Our read: the bull framing on (1) and (2) is largely consistent with our updated thesis; we are appropriately scoped on the bear framing on (4) and (5). The bear framing on (1) is the binding question and is exactly why we are holding Hold rather than upgrading on Q3 alone.
Model Implications
- FY25 revenue: The Q3 print + reaffirmed Q4 NII exit guide supports $107–110B FY25 revenue (~+6–7% YoY), modestly above our Q2 framework on the capital-markets composition.
- FY25 EPS: The Q3 EPS step-up (vs. Q2's $0.89) plus the Q4 trajectory underwrites $3.85–3.95 FY25 EPS, modestly above our Q2 framework.
- NII walk: Q4 exit reaffirmed at $15.6B+ FTE; FY26 framework deferred to Q4 call. We model sequential NII growth off Q4 base into FY26 absent the FY26 walk being delivered, with downside-skew until we see the easing-cycle deposit beta.
- Capital markets composition: Marked structurally higher in our model on IB fees +43% and S&T 14-quarter streak; we now model a higher FY26 revenue base from the fee + trading aggregate.
- Capital return: $4.5B/quarter buyback pace under the fresh $40B authorization; quarterly dividend at $0.28; we model dividend growth in line with EPS and SCB compression as upside optionality.
- Credit: Provision and NCO trajectory both modestly lower; CRE office cleanup tracking; we hold our $1.3–1.5B/quarter NCO model with downside-skew if labor market deteriorates.

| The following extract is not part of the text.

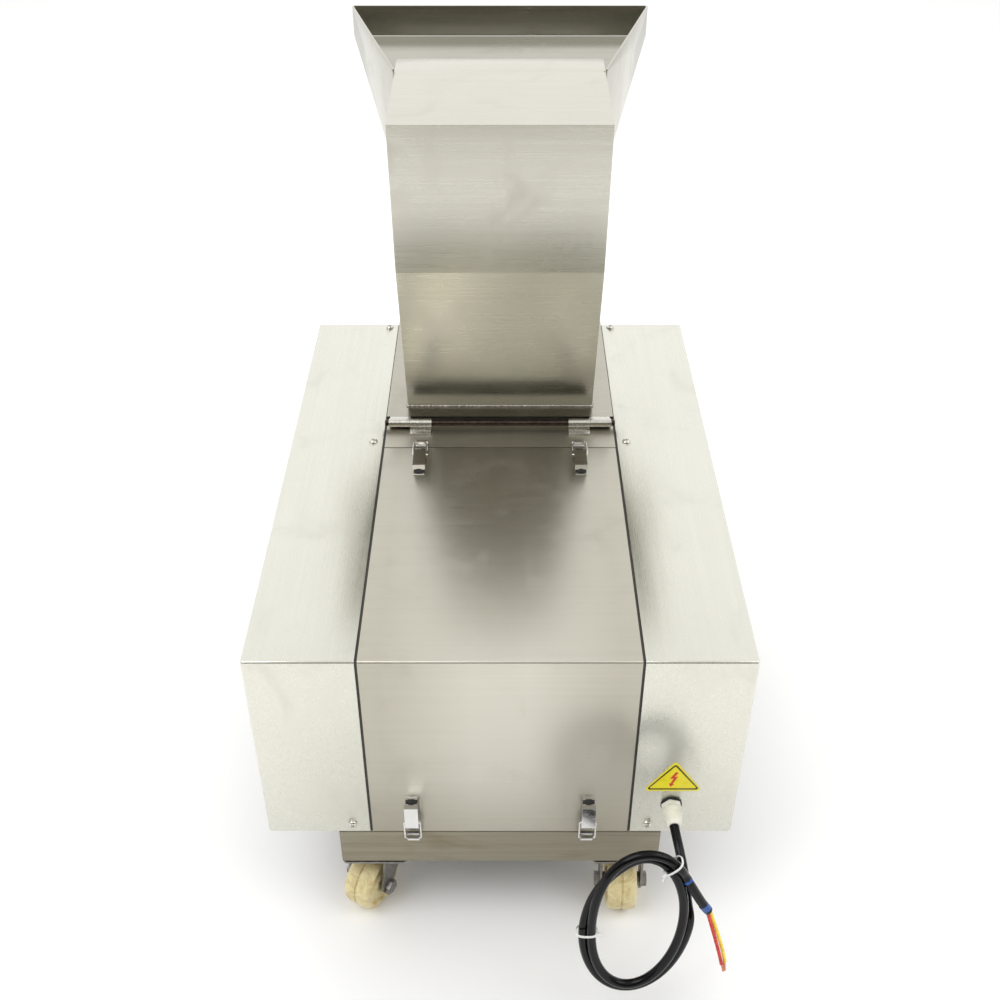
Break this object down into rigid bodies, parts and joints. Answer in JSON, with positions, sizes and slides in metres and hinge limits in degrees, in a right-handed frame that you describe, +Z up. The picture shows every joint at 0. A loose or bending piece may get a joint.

- Capital position: CET1 at 11.6% vs. ~10% regulatory minimum; we model the trajectory at 11.0–11.5% on continued capital generation net of return, with SCB compression as upside optionality.
Thesis Scorecard
| Thesis Point | Status | Notes |
|---|---|---|
| Bull #1: Deposit franchise compounds through cycle | Confirmed | Total deposits ~$2T (+4% YoY); Consumer deposit growth streak extended |
| Bull #2: NII walk anchored into FY26 | Q4 anchored; FY26 still deferred | Q4 exit ~$15.6B+ FTE reaffirmed; FY25 +6–7% intact; FY26 framework on Q4 call |
| Bull #3: Capital-markets composition strengthens FY26 base | Confirmed + | S&T +9% (14th straight Q); IB fees +43%; aggregate fee + trading +15% YoY |
| Bull #4: SCB compression unlocks step-up in capital return | Pending | $40B fresh authorization + ~$4.5B/quarter pace; CET1 11.6% vs. ~10% minimum |
| Bear #1: Asset sensitivity inverts in 2026 easing cycle | Active — Latent | Easing-cycle deposit beta unsized; binding test on Q4 call |
| Bear #2: CRE office cleanup tail risk | Receding | NCO and provision both lower YoY/QoQ; cleanup tracking |
| Bear #3: ROTCE trails best-in-class peers | Active — Improving | 15.4% Q3 vs. 13.4% Q2; gap to peers narrowing but persistent |
| Bear #4: Berkshire reduction marginal-bid overhang | Neutral — Receding | Post-print rerating absorbed; not a thesis input |
Overall: Thesis materially firmed but the upgrade trigger has not yet cleared. Three of four bull pillars are now confirmed or confirmed-plus; the fourth (capital return step-up under SCB compression) is pending the Basel III endgame phase-in and G-SIB calibration outcomes. The bear case is appropriately scoped: the binding Bear #1 (asset-sensitivity into easing cycle) is the only line still unresolved at the framework level, and that resolution comes on the Q4 call.
Action: Maintaining Hold. We expect BAC to perform roughly in line with the S&P 500 over the next 12 months. The upgrade trigger is the FY26 NII framework on the Q4 call (mid-January 2026): if Borthwick delivers a sized FY26 NII walk that absorbs the easing cycle while continuing to grow off the Q4 jumping-off point, the rating moves to Outperform. If the framework reads as flat or down vs. FY25, the rating stays at Hold; if it reads as a meaningful step-down on a faster-than-expected easing cycle, we reassess to Underperform. The clock is now two months.